[SET PROBLEM]:
The data must be returned in full and exactly as given.

---------- DATA

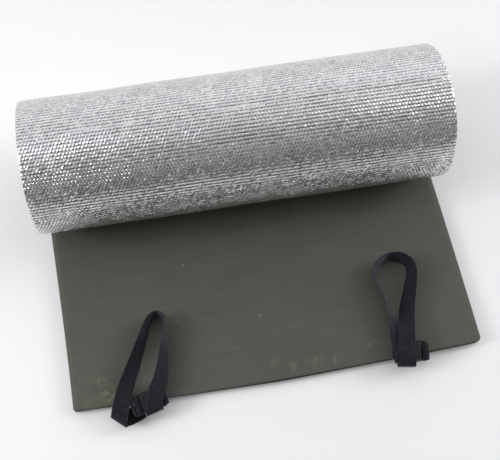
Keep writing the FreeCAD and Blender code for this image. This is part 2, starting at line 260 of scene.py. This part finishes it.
# ---------------------------------------------------------------- foil
DASH = 4.0 * MM                 # pitch of the embossed dashes, both ways
EMBOSS_ROW = 0.55 * MM          # height of the rows over the grooves between them
EMBOSS_DASH = 0.29 * MM         # and of the dashes over the gaps in a row
EMBOSS_BASE = 0.22 * MM         # keeps the deepest groove above the foam
DENTS = 0.085 * MM              # spread of the small dents
STRAY = 0.07                    # share of a dash by which the dashes wander along a row,
STRAY_SIZE = 0.045              # and over what distance
UNEVEN = 0.12                   # share by which the embossing's height varies,
UNEVEN_SIZE = 0.06              # and over what distance
GROOVE_SHADE_TOP = 0.25 * MM          # painted shade: the foil's colour darkens below this height
GROOVE_SHADE_DEPTH = 0.45 * MM        # and is darkest this much lower
SKIN_SPAN = (0.30, 0.80)        # the stretch that shows, about, from the free edge
COARSE = 10 * MM                # spacing across the stretches that don't show


def emboss(run, across):
    """How far the embossed dashes stand out: rows along the roll, each staggered from the next."""
    row = np.floor(run / DASH + 1e-6)
    stray = STRAY * waves(across, run, STRAY_SEED, STRAY_SIZE)
    stagger = 0.5 * (row % 2)
    ridge = -np.cos(2 * math.pi * (run / DASH - row))
    dash = np.cos(2 * math.pi * (across / DASH + stagger + stray))
    dent = np.random.default_rng(DENT_SEED).normal(0, DENTS, run.shape)
    strength = 1 + UNEVEN * waves(across, run, UNEVEN_SEED, UNEVEN_SIZE)
    pattern = EMBOSS_ROW * ridge * 0.5 + EMBOSS_DASH * dash * (0.6 + 0.4 * ridge)
    height = strength * pattern + dent
    return np.maximum(height + EMBOSS_BASE, -0.6 * FOIL_THICK)


def foil_strip(name, first, last, step, spacing, embossed):
    """The foil between two distances from the free edge, its side edges turned onto the foam."""
    runs = np.linspace(first, last, int(round((last - first) / step)) + 1)
    widths = np.linspace(-PAD_HALF, PAD_HALF, int(round(2 * PAD_HALF / spacing)) + 1)
    run, across = np.meshgrid(runs, widths, indexing="ij")
    height = emboss(run, across) if embossed else np.zeros(run.shape)
    depth = -height
    depth[:, (0, -1)] = 0.9 * FOIL_THICK     # the side edges
    points = pad_points(run, across, depth).reshape(-1, 3)
    piece = mesh_object(name, points, grid_faces(*run.shape, flip=True), shade=not embossed)
    # painted shade: a weight at each point for darkening the foil's colour in the grooves
    groove_shade = piece.data.attributes.new("groove_shade", "FLOAT", "POINT")
    groove_shade.data.foreach_set("value", smooth((GROOVE_SHADE_TOP - height) / GROOVE_SHADE_DEPTH).ravel())
    uv_map(piece, across, run)
    piece.data.materials.append(foil_material(embossed))
    return piece


def foil():
    """The laminate in three stretches: under the free end, round the outside, and wound inside."""
    skin_start, skin_end = (DASH * round(end / DASH) for end in SKIN_SPAN)
    under = foil_strip("foil_under", 0.0, skin_start, 5 * MM, COARSE, embossed=False)
    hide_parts("foil_end")
    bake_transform(under)
    skin = foil_strip("foil_skin", skin_start, skin_end, DASH / 3, DASH / 2, embossed=True)
    core = foil_strip("foil_core", skin_end, PAD_LENGTH, 4 * MM, COARSE, embossed=False)
    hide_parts("foil_roll")
    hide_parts("foil_roll")
    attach(skin, "roll")
    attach(core, "roll")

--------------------

[SOLUTION TO THE PROBLEM]:
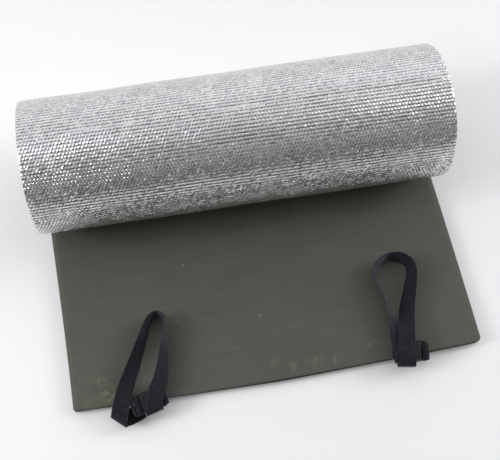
Keep writing the FreeCAD and Blender code for this image. This is part 2, starting at line 260 of scene.py. This part finishes it.
# ---------------------------------------------------------------- foil
DASH = 4.0 * MM                 # pitch of the embossed dashes, both ways
EMBOSS_ROW = 0.55 * MM          # height of the rows over the grooves between them
EMBOSS_DASH = 0.29 * MM         # and of the dashes over the gaps in a row
EMBOSS_BASE = 0.22 * MM         # keeps the deepest groove above the foam
DENTS = 0.085 * MM              # spread of the small dents
STRAY = 0.07                    # share of a dash by which the dashes wander along a row,
STRAY_SIZE = 0.045              # and over what distance
UNEVEN = 0.12                   # share by which the embossing's height varies,
UNEVEN_SIZE = 0.06              # and over what distance
GROOVE_SHADE_TOP = 0.25 * MM          # painted shade: the foil's colour darkens below this height
GROOVE_SHADE_DEPTH = 0.45 * MM        # and is darkest this much lower
SKIN_SPAN = (0.30, 0.80)        # the stretch that shows, about, from the free edge
COARSE = 10 * MM                # spacing across the stretches that don't show


def emboss(run, across):
    """How far the embossed dashes stand out: rows along the roll, each staggered from the next."""
    row = np.floor(run / DASH + 1e-6)
    stray = STRAY * waves(across, run, STRAY_SEED, STRAY_SIZE)
    stagger = 0.5 * (row % 2)
    ridge = -np.cos(2 * math.pi * (run / DASH - row))
    dash = np.cos(2 * math.pi * (across / DASH + stagger + stray))
    dent = np.random.default_rng(DENT_SEED).normal(0, DENTS, run.shape)
    strength = 1 + UNEVEN * waves(across, run, UNEVEN_SEED, UNEVEN_SIZE)
    pattern = EMBOSS_ROW * ridge * 0.5 + EMBOSS_DASH * dash * (0.6 + 0.4 * ridge)
    height = strength * pattern + dent
    return np.maximum(height + EMBOSS_BASE, -0.6 * FOIL_THICK)


def foil_strip(name, first, last, step, spacing, embossed):
    """The foil between two distances from the free edge, its side edges turned onto the foam."""
    runs = np.linspace(first, last, int(round((last - first) / step)) + 1)
    widths = np.linspace(-PAD_HALF, PAD_HALF, int(round(2 * PAD_HALF / spacing)) + 1)
    run, across = np.meshgrid(runs, widths, indexing="ij")
    height = emboss(run, across) if embossed else np.zeros(run.shape)
    depth = -height
    depth[:, (0, -1)] = 0.9 * FOIL_THICK     # the side edges
    points = pad_points(run, across, depth).reshape(-1, 3)
    piece = mesh_object(name, points, grid_faces(*run.shape, flip=True), shade=not embossed)
    # painted shade: a weight at each point for darkening the foil's colour in the grooves
    groove_shade = piece.data.attributes.new("groove_shade", "FLOAT", "POINT")
    groove_shade.data.foreach_set("value", smooth((GROOVE_SHADE_TOP - height) / GROOVE_SHADE_DEPTH).ravel())
    uv_map(piece, across, run)
    piece.data.materials.append(foil_material(embossed))
    return piece


def foil():
    """The laminate in three stretches: under the free end, round the outside, and wound inside."""
    skin_start, skin_end = (DASH * round(end / DASH) for end in SKIN_SPAN)
    under = foil_strip("foil_under", 0.0, skin_start, 5 * MM, COARSE, embossed=False)
    hide_parts("foil_end")
    bake_transform(under)
    skin = foil_strip("foil_skin", skin_start, skin_end, DASH / 3, DASH / 2, embossed=True)
    core = foil_strip("foil_core", skin_end, PAD_LENGTH, 4 * MM, COARSE, embossed=False)
    hide_parts("foil_roll")
    hide_parts("foil_roll")
    attach(skin, "roll")
    attach(core, "roll")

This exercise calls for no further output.